WHAT YOU ARE ASKED TO DO: Check every line below for the word "empty" and show those that hold it.

COLLECTED DATA:
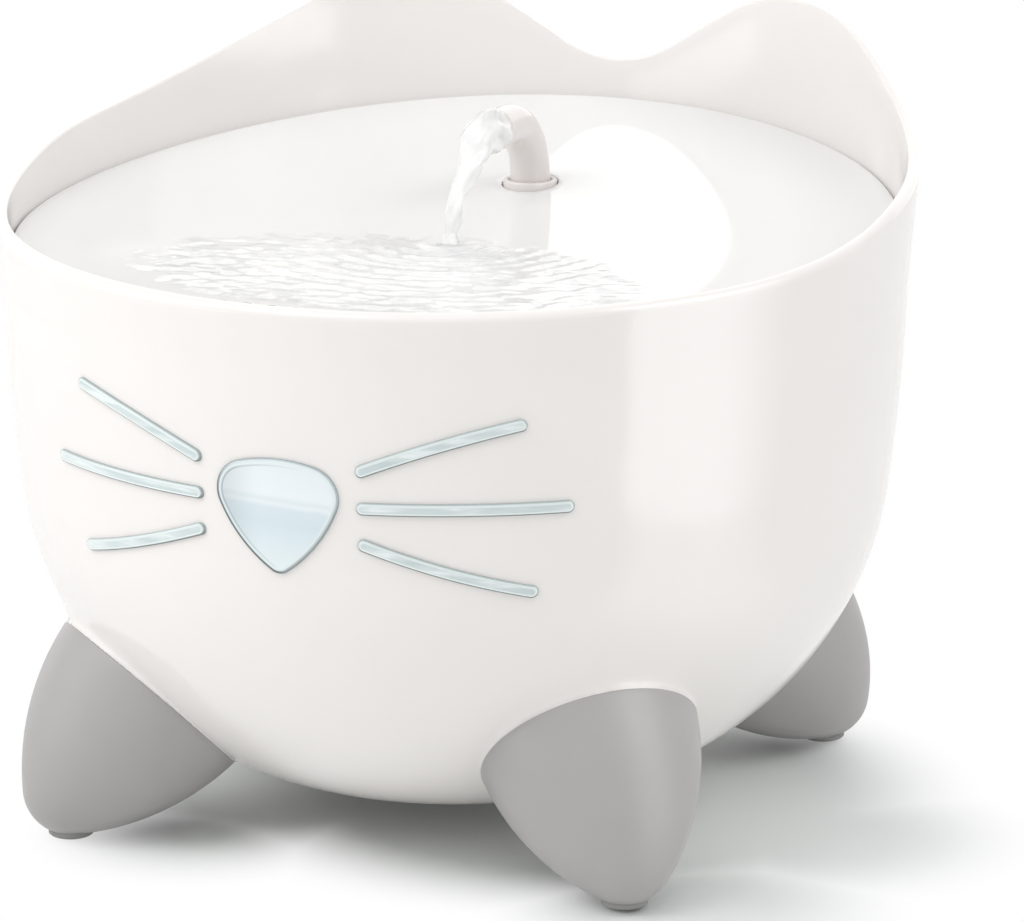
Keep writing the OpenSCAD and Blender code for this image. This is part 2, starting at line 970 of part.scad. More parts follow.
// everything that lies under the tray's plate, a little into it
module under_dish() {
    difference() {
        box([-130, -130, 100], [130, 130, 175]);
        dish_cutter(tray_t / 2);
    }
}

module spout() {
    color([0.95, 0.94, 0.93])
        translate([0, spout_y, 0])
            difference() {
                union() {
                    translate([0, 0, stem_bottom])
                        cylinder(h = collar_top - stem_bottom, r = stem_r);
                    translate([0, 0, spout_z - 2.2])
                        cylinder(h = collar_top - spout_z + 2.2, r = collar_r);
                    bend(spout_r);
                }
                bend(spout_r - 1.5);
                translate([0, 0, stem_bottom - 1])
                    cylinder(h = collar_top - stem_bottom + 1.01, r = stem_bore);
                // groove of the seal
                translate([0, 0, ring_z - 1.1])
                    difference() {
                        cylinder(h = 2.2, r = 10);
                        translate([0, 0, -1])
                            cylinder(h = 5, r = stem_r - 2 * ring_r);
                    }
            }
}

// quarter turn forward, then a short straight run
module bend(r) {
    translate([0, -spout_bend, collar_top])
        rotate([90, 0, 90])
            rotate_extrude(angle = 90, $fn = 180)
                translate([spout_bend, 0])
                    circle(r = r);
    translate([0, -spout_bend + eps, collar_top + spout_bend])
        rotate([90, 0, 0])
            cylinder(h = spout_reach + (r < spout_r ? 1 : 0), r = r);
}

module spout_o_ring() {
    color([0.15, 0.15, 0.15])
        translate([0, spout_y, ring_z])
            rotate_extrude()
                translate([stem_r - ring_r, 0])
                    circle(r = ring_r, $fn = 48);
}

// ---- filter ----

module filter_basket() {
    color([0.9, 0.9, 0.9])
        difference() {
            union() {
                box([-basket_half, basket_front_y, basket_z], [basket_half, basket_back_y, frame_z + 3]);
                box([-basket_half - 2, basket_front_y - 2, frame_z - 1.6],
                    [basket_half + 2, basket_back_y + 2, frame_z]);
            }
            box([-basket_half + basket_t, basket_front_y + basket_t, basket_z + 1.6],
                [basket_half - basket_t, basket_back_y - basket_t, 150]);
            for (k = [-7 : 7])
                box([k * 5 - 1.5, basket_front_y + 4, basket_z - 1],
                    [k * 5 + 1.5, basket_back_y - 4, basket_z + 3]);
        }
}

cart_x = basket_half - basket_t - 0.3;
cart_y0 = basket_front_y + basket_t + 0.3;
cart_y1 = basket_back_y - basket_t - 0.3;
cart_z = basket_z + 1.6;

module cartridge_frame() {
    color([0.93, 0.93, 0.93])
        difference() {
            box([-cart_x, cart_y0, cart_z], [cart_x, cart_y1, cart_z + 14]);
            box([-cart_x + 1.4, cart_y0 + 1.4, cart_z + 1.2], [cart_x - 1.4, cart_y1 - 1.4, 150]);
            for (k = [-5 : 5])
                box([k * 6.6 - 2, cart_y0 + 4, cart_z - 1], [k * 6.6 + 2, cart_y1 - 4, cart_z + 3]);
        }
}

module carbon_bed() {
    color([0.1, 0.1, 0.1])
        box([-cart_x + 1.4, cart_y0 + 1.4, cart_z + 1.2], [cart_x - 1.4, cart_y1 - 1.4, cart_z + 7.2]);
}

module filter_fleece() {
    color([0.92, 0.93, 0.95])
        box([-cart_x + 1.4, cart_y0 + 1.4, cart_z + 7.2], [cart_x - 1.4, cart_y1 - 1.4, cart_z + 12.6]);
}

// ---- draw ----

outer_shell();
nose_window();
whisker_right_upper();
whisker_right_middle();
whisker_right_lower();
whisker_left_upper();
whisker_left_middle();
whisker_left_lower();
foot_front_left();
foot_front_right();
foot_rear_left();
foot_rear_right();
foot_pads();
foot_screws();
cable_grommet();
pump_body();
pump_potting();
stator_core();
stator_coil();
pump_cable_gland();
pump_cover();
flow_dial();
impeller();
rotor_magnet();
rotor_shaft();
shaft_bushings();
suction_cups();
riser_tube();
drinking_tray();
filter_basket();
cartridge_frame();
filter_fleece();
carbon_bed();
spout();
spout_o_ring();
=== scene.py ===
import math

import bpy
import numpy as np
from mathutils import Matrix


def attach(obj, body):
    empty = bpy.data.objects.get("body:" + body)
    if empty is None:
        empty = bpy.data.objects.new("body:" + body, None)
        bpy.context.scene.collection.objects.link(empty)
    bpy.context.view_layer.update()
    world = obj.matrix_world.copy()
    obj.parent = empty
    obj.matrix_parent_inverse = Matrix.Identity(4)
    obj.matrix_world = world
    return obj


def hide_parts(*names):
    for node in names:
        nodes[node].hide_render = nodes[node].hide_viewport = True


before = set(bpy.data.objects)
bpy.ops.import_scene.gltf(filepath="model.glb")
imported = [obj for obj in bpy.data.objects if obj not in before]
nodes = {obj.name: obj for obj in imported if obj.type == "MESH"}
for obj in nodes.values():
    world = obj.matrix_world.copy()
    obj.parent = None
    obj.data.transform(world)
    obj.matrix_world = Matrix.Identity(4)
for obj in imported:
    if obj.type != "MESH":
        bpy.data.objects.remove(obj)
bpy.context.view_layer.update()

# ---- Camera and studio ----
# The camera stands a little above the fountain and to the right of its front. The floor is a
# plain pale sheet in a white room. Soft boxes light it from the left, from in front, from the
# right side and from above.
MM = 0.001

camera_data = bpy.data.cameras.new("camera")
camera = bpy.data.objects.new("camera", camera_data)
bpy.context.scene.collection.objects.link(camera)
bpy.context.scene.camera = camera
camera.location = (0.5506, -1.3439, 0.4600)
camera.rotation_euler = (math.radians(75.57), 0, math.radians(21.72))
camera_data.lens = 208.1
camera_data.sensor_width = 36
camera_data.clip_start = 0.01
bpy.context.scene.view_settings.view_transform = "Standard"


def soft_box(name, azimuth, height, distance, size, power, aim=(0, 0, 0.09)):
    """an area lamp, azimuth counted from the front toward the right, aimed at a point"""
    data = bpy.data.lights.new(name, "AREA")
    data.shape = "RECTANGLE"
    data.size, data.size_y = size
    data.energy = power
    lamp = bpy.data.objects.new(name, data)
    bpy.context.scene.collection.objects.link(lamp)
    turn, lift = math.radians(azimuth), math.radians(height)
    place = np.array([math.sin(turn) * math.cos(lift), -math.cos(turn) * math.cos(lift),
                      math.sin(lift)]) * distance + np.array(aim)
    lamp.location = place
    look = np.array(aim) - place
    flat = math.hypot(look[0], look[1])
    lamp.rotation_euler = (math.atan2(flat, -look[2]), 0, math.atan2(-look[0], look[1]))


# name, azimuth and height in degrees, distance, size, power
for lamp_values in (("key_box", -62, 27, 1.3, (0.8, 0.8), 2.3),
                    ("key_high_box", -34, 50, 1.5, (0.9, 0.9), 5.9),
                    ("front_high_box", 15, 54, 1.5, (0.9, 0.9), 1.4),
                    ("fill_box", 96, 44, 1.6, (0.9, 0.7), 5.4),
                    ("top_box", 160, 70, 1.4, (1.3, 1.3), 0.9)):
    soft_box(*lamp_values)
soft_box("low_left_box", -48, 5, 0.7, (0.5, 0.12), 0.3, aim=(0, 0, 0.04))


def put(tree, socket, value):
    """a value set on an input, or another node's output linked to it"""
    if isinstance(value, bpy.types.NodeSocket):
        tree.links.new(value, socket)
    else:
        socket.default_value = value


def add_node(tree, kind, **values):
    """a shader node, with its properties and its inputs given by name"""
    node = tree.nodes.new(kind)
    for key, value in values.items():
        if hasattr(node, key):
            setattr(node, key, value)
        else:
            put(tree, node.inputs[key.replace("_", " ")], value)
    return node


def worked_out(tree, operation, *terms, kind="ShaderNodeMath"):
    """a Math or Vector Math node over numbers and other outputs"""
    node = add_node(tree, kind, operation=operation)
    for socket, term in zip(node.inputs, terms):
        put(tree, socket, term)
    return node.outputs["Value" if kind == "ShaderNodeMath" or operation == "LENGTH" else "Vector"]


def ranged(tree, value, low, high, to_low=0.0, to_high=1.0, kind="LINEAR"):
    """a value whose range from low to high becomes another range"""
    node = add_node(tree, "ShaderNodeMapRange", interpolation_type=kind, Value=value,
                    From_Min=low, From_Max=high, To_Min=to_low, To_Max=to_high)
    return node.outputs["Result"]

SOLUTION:
    empty = bpy.data.objects.get("body:" + body)
    if empty is None:
        empty = bpy.data.objects.new("body:" + body, None)
        bpy.context.scene.collection.objects.link(empty)
    obj.parent = empty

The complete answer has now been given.